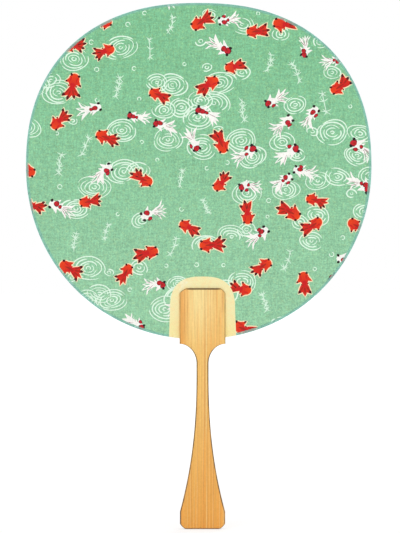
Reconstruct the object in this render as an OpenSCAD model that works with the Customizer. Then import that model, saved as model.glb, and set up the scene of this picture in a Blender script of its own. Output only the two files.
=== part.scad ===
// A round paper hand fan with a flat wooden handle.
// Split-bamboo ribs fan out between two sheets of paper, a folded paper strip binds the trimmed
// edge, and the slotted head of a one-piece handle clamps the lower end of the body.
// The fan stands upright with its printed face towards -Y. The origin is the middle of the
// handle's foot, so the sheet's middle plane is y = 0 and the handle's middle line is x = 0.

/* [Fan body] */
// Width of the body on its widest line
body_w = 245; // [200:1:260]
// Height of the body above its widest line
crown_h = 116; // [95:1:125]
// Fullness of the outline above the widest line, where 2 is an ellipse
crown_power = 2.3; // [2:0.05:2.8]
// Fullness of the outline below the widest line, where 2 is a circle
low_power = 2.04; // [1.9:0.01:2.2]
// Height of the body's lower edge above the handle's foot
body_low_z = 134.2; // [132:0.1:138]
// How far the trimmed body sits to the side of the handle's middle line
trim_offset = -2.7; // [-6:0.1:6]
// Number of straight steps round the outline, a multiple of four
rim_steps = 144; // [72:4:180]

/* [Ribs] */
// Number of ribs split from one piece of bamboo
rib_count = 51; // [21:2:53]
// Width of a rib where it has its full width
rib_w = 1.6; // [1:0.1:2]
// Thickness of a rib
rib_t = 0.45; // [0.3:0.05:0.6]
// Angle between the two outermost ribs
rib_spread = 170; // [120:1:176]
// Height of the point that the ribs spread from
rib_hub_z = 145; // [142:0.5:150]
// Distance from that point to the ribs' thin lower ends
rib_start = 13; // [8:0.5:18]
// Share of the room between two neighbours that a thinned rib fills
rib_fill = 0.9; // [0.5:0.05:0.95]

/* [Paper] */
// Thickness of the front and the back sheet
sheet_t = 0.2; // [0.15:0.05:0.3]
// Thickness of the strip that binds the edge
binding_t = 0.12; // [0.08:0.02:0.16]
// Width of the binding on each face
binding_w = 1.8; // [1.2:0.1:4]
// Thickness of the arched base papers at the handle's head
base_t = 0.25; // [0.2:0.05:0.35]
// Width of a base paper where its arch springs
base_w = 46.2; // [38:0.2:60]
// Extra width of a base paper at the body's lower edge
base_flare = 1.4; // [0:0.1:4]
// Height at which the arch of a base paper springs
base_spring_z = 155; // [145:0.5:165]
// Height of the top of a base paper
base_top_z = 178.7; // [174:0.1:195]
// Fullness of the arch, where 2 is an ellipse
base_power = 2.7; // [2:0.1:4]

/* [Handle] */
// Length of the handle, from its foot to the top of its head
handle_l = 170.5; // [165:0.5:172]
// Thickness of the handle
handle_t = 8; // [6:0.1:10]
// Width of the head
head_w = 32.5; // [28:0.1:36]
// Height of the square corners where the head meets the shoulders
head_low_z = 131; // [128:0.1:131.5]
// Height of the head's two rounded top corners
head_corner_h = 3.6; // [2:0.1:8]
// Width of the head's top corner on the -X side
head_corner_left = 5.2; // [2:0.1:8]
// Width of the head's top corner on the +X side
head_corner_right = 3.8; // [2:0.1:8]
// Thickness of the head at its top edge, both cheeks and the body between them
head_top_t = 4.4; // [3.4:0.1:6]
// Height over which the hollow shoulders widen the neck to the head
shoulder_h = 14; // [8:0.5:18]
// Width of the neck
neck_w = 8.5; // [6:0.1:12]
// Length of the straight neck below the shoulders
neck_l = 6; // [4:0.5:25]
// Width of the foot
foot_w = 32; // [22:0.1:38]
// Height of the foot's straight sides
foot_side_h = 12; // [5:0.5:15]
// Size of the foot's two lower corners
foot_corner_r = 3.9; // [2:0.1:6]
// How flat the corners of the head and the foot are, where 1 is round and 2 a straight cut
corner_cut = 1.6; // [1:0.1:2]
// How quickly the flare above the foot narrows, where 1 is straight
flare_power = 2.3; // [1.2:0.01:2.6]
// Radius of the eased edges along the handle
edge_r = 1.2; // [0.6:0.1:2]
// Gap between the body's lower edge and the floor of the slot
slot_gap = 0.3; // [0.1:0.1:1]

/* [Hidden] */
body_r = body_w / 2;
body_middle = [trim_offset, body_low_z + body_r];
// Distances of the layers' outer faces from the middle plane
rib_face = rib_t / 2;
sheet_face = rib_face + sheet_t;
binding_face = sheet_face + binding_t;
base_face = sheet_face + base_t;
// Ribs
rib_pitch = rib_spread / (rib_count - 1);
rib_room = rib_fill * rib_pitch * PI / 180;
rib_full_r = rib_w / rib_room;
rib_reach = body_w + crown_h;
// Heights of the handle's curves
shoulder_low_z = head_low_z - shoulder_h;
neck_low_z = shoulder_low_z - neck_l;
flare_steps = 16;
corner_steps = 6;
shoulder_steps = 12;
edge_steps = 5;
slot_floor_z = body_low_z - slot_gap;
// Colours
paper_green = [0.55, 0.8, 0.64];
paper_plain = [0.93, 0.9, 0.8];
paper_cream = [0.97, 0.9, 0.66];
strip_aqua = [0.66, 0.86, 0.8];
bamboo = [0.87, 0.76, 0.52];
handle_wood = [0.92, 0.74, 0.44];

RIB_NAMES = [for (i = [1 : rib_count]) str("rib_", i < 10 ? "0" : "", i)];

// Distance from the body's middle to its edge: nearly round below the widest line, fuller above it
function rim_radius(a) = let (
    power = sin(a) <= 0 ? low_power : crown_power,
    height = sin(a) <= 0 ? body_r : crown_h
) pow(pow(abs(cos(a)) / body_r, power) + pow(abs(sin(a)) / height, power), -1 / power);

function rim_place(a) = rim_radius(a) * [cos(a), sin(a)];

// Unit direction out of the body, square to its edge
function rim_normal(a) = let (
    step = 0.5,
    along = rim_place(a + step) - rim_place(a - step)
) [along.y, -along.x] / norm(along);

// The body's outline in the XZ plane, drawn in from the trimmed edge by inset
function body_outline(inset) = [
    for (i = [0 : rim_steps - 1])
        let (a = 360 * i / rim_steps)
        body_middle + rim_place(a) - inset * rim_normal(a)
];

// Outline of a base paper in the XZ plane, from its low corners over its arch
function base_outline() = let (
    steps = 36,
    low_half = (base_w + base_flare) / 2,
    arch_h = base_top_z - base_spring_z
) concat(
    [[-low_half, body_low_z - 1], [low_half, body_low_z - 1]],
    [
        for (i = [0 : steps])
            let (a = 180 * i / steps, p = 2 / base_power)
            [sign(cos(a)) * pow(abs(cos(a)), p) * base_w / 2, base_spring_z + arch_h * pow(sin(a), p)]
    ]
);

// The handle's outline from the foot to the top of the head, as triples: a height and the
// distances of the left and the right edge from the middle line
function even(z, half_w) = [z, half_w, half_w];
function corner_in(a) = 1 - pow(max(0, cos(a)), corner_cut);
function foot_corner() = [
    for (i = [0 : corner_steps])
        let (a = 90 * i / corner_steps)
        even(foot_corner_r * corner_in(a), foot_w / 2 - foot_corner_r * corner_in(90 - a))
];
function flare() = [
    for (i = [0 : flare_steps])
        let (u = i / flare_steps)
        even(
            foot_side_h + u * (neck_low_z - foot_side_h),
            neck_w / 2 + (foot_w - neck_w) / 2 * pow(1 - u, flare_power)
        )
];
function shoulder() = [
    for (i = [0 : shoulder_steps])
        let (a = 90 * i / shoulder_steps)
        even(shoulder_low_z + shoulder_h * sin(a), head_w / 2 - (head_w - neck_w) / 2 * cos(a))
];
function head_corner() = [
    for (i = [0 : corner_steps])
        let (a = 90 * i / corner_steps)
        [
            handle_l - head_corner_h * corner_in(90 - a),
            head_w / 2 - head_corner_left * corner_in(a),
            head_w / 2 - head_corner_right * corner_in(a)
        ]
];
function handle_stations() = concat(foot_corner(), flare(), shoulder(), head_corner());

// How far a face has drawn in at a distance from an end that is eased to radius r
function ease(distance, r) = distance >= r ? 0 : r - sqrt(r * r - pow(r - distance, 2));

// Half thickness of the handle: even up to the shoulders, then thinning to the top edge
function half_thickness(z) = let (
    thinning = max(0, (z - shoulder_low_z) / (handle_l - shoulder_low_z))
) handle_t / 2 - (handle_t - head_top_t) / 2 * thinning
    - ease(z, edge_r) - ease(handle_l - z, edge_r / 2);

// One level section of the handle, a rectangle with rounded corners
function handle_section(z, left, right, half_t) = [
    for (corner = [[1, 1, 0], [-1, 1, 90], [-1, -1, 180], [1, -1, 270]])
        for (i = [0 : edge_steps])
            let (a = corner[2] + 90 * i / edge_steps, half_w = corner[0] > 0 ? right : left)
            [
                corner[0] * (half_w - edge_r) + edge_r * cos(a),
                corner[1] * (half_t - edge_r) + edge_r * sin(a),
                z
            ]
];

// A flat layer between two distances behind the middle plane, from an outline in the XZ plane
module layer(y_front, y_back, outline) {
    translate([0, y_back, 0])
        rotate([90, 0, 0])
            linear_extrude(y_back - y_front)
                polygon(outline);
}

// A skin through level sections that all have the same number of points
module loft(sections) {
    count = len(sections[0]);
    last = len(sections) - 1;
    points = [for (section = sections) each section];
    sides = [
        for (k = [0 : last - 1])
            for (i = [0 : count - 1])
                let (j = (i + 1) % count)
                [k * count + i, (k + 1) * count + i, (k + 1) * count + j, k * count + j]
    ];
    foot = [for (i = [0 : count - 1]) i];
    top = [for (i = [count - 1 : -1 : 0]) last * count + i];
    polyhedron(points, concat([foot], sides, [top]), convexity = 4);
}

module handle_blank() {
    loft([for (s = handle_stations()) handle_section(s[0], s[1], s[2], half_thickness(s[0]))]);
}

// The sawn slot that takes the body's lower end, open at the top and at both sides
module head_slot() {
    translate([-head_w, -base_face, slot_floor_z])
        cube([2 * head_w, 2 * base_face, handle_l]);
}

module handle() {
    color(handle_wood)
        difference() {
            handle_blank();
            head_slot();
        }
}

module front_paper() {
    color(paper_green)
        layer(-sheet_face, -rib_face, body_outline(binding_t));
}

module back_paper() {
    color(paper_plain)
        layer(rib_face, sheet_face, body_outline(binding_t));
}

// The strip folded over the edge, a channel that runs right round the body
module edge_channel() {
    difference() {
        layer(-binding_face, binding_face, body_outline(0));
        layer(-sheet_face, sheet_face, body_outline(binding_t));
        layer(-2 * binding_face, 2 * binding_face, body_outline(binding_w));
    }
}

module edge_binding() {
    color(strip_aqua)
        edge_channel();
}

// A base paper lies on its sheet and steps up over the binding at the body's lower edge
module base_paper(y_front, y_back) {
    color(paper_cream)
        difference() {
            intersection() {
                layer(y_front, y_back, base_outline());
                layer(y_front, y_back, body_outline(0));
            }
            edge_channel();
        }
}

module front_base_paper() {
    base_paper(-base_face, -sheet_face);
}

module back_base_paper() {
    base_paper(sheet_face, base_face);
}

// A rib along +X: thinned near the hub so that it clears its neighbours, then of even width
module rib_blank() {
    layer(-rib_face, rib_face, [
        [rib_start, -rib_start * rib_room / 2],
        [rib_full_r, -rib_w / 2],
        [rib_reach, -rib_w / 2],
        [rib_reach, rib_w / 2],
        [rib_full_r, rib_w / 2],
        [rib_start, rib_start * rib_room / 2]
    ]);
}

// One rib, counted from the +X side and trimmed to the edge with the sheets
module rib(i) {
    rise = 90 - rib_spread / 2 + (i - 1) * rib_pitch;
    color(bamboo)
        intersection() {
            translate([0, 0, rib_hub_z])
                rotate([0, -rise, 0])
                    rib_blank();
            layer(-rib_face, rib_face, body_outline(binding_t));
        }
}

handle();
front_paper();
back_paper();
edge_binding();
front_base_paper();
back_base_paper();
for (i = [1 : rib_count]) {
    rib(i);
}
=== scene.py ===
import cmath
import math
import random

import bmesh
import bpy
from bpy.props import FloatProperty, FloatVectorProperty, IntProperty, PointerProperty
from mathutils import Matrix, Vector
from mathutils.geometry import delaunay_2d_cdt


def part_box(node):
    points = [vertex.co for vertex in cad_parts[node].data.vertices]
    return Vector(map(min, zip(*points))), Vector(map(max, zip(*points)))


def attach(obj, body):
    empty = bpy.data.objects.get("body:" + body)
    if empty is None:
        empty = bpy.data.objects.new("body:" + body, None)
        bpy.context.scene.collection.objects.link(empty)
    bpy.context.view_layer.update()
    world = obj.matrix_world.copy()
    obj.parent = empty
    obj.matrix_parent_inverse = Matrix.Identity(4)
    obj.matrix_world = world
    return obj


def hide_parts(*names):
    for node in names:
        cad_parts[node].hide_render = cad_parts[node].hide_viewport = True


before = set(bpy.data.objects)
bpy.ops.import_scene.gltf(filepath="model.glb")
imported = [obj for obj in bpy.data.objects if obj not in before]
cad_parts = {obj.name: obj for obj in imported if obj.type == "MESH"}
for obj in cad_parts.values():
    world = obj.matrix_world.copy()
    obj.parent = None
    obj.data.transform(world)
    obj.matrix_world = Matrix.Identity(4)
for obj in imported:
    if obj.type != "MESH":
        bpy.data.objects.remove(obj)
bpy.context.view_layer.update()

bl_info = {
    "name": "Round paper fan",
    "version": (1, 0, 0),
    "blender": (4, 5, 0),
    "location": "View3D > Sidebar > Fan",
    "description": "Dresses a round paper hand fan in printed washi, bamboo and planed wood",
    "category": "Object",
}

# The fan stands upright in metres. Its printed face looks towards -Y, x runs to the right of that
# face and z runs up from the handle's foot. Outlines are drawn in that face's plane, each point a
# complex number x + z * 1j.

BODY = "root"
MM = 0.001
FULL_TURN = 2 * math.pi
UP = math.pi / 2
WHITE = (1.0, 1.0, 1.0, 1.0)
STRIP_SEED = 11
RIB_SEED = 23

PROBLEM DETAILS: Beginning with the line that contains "of even width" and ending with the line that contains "obj.parent = empty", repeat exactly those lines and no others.

COMPLETE ANSWER:
// A rib along +X: thinned near the hub so that it clears its neighbours, then of even width
module rib_blank() {
    layer(-rib_face, rib_face, [
        [rib_start, -rib_start * rib_room / 2],
        [rib_full_r, -rib_w / 2],
        [rib_reach, -rib_w / 2],
        [rib_reach, rib_w / 2],
        [rib_full_r, rib_w / 2],
        [rib_start, rib_start * rib_room / 2]
    ]);
}

// One rib, counted from the +X side and trimmed to the edge with the sheets
module rib(i) {
    rise = 90 - rib_spread / 2 + (i - 1) * rib_pitch;
    color(bamboo)
        intersection() {
            translate([0, 0, rib_hub_z])
                rotate([0, -rise, 0])
                    rib_blank();
            layer(-rib_face, rib_face, body_outline(binding_t));
        }
}

handle();
front_paper();
back_paper();
edge_binding();
front_base_paper();
back_base_paper();
for (i = [1 : rib_count]) {
    rib(i);
}
=== scene.py ===
import cmath
import math
import random

import bmesh
import bpy
from bpy.props import FloatProperty, FloatVectorProperty, IntProperty, PointerProperty
from mathutils import Matrix, Vector
from mathutils.geometry import delaunay_2d_cdt


def part_box(node):
    points = [vertex.co for vertex in cad_parts[node].data.vertices]
    return Vector(map(min, zip(*points))), Vector(map(max, zip(*points)))


def attach(obj, body):
    empty = bpy.data.objects.get("body:" + body)
    if empty is None:
        empty = bpy.data.objects.new("body:" + body, None)
        bpy.context.scene.collection.objects.link(empty)
    bpy.context.view_layer.update()
    world = obj.matrix_world.copy()
    obj.parent = empty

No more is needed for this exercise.